Repeat exactly the lines of the listing below, please, starting with the first and ending with the line containing "return fused(cam, block(low, (max(0, tip), 0.004, lever_width"; leave out the rest.

- Dataset extract
· · · ·

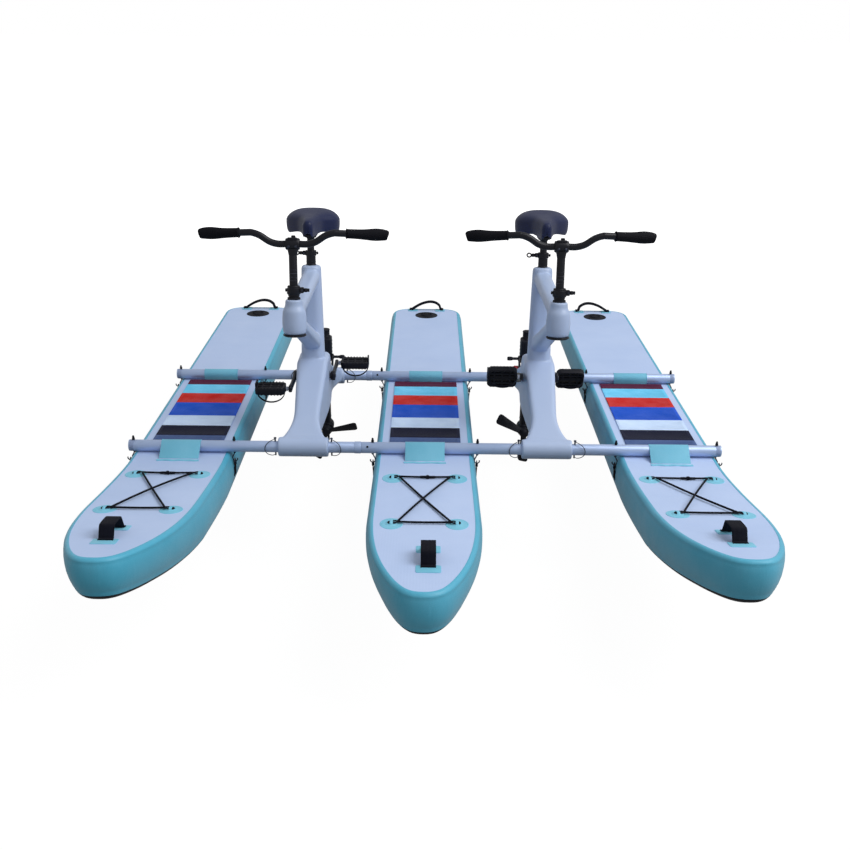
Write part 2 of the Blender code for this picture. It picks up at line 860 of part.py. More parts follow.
def make_seat_clamp():
    """The black sleeve in the column's mouth, with its split collar and lever lug, in seat axes."""
    top = seat_collar_top
    shoulder = top - seat_collar_height
    body = turned([
        (seat_collar_radius, top), (seat_collar_radius, shoulder), (sleeve_radius, shoulder),
        (sleeve_radius, -seat_sleeve_depth), (post_radius + gap, -seat_sleeve_depth), (post_radius + gap, top),
    ], beam_sides, closed=True)
    lug = block((-seat_collar_radius - lug_reach, -0.008, shoulder + 0.002),
                (-seat_collar_radius + 0.003, 0.008, top - 0.002))
    return fused(body, lug)


def lever(direction):
    """A cam lever that lies flat, pivoting about Z at its own origin."""
    cam = rod((0, 0, -lever_width / 2), (0, 0, lever_width / 2), cam_radius, 10)
    tip = direction * lever_length
    low = (min(0, tip), -0.003, -lever_width / 2 + 0.001)
    return fused(cam, block(low, (max(0, tip), 0.004, lever_width / 2 - 0.001)))


def make_seat_post():
    """Post and the head that the saddle rails lie on, in seat axes. The head is level."""
    top = seat_collar_top + post_exposed
    foot = -seat_sleeve_depth - post_insertion + seat_travel_down
    post = rod((0, 0, foot), (0, 0, top - seat_head_height / 2), post_radius)
    low = (-seat_head_width / 2, -seat_head_length / 2, -seat_head_height)
    head = block(low, (seat_head_width / 2, seat_head_length / 2, 0), 0.003)
    return fused(post, moved(head, at(0, 0, top) @ Matrix.Rotation(seat_tilt, 4, "X")))


def make_saddle():
    """The saddle on its two rails, nose to the bow, with the rails' underside at z = 0."""
    shape = (
        (-0.50, 0.09, 0.55), (-0.46, 0.17, 0.70), (-0.28, 0.24, 0.85), (-0.08, 0.42, 0.92),
        (0.12, 0.78, 0.96), (0.30, 0.98, 1.0), (0.43, 0.86, 0.95), (0.50, 0.52, 0.70),
    )
    sections = []
    for place_along, width, height in shape:
        y = saddle_setback + place_along * saddle_length
        half_height = saddle_height * height / 2
        middle = (0, y, rail_space + saddle_height - half_height)
        sections.append(round_section(middle, saddle_width * width / 2, half_height, corner=0.022))
    return fused(loft(sections), rail(-1), rail(1))


def rail(side):
    """One steel rail, level over the post's head, with both ends let into the shell."""
    x = side * rail_spacing / 2
    inside = rail_space + saddle_height * 0.4
    return wire([(x, rail_front, inside), (x, rail_front * 0.6, rail_radius * 0.8),
                 (x, rail_rear * 0.6, rail_radius * 0.8), (x, rail_rear, inside)], rail_radius, 1)


def make_steerer():
    """Steering tube with its lower flange and the split collar on top, in head axes."""
    base = head_half_height + gap
    top = base + stem_collar_height
    collar = base + stem_neck_height
    flange = -head_half_height - gap
    bore = bar_post_radius + gap
    body = turned([
        (stem_collar_radius, top), (stem_collar_radius, collar), (stem_neck_radius, collar),
        (stem_neck_radius, base), (steerer_radius, base), (steerer_radius, flange),
        (headset_flange_radius, flange),
        (headset_flange_radius - 0.004, flange - headset_flange_height),
        (bore, flange - headset_flange_height), (bore, top),
    ], beam_sides, closed=True)
    lug = block((stem_collar_radius - 0.003, -0.009, collar + 0.005),
                (stem_collar_radius + lug_reach, 0.009, top - 0.004))
    return fused(body, lug)


def make_bar_post():
    """The telescopic post with the handlebar clamp on top, in head axes."""
    foot = head_half_height + stem_collar_height - bar_post_insertion
    post = rod((0, 0, foot), (0, 0, bar_height - bar_radius - 0.004), bar_post_radius)
    half = clamp_width / 2
    clamp = rod((-half, 0, bar_height), (half, 0, bar_height), clamp_radius)
    body = fused(clamp, post)
    return cut(body, rod((-clamp_width, 0, bar_height), (clamp_width, 0, bar_height), bar_radius + running))


def bar_points(side):
    """One half of the bar, centre line from the clamp outwards."""
    z = bar_height
    return [
        (side * 0.020, 0, z), (side * 0.050, 0, z), (side * 0.078, -0.001, z + 0.008),
        (side * 0.108, -0.002, z + bar_rise * 0.75), (side * 0.135, 0.000, z + bar_rise),
    ]


def grip_ends(side):
    start = Vector((side * 0.160, 0.004, bar_height + bar_rise))
    end = Vector((side * bar_half_width, bar_backsweep, bar_height + bar_rise - bar_end_drop))
    return start, end


def make_handlebar():
    left_start, left_end = grip_ends(-1)
    right_start, right_end = grip_ends(1)
    half = [*bar_points(1), right_start]
    mirrored = [*bar_points(-1), left_start]
    points = [left_end, *reversed(mirrored), *half, right_end]
    return fused(wire(points, bar_radius, 2), grip(-1), grip(1))


def grip(side):
    """A closed rubber tube over the end of the bar, wider where the palm rests."""
    start, end = grip_ends(side)
    direction = (end - start).normalized()
    inner_end = end - direction * (grip_length - 0.005)
    return rod(inner_end, end + direction * 0.005, grip_radius * 0.9, 12, grip_radius)


# Crank set

def crank_axle():
    """Axle and bevel gear, about X, centred on the bottom bracket."""
    half = axle_half_length + 0.004
    gear = gear_width / 2
    body = turned([
        (0, half), (crank_axle_radius, half), (crank_axle_radius, gear + 0.001), (gear_radius, gear),
        (gear_radius, -gear), (crank_axle_radius, -gear - 0.001), (crank_axle_radius, -half), (0, -half),
    ], 12)
    return moved(body, Matrix.Rotation(pi / 2, 4, "Y"))


def crank_arm(side):
    """An arm in the YZ plane: its pedal end is behind at +X and ahead at -X."""
    lean = asin((arm_big_radius - arm_small_radius) / crank_length)
    big = arc(arm_big_radius, pi / 2 + lean, 3 * pi / 2 - lean, 6)
    small = arc(arm_small_radius, -pi / 2 - lean + pi, pi / 2 + lean - pi, 5, (crank_length, 0))
    outline = big + [(x, z) for x, z in reversed(small)]
    arm = extruded(outline, arm_thickness / 2, [(crank_length, 0, pedal_axle_radius + running)])
    if side < 0:
        moved(arm, Matrix.Rotation(pi, 4, "Z"))
    middle = side * (axle_half_length + arm_thickness / 2)
    return moved(arm, at(middle, 0, 0) @ sideways())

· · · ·

- Response to the exercise
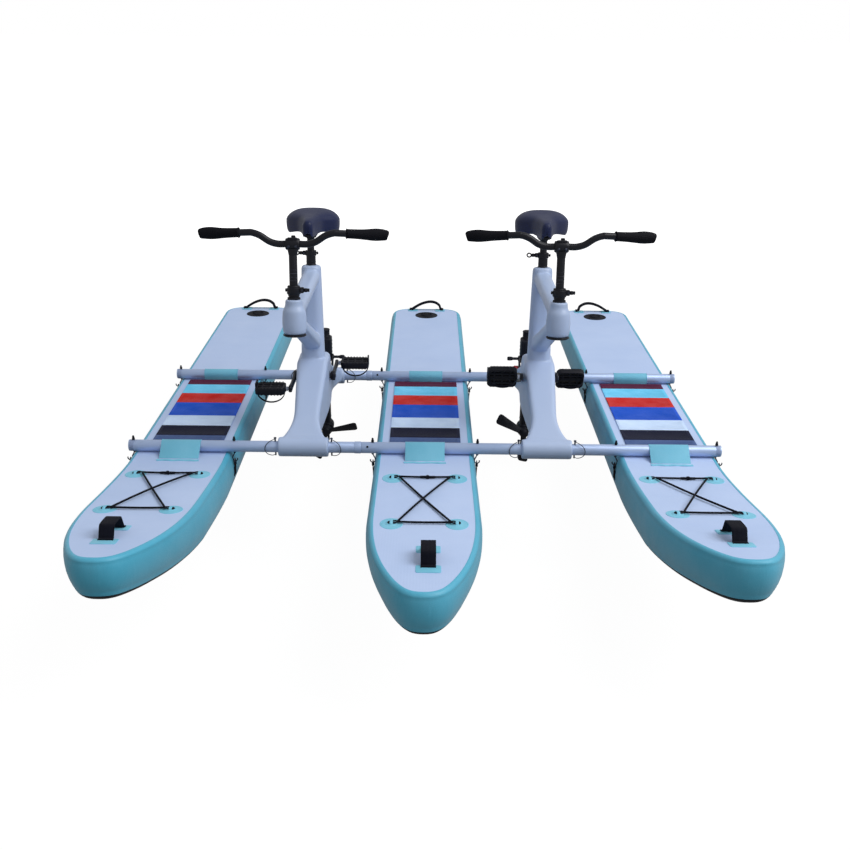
Write part 2 of the Blender code for this picture. It picks up at line 860 of part.py. More parts follow.
def make_seat_clamp():
    """The black sleeve in the column's mouth, with its split collar and lever lug, in seat axes."""
    top = seat_collar_top
    shoulder = top - seat_collar_height
    body = turned([
        (seat_collar_radius, top), (seat_collar_radius, shoulder), (sleeve_radius, shoulder),
        (sleeve_radius, -seat_sleeve_depth), (post_radius + gap, -seat_sleeve_depth), (post_radius + gap, top),
    ], beam_sides, closed=True)
    lug = block((-seat_collar_radius - lug_reach, -0.008, shoulder + 0.002),
                (-seat_collar_radius + 0.003, 0.008, top - 0.002))
    return fused(body, lug)


def lever(direction):
    """A cam lever that lies flat, pivoting about Z at its own origin."""
    cam = rod((0, 0, -lever_width / 2), (0, 0, lever_width / 2), cam_radius, 10)
    tip = direction * lever_length
    low = (min(0, tip), -0.003, -lever_width / 2 + 0.001)
    return fused(cam, block(low, (max(0, tip), 0.004, lever_width / 2 - 0.001)))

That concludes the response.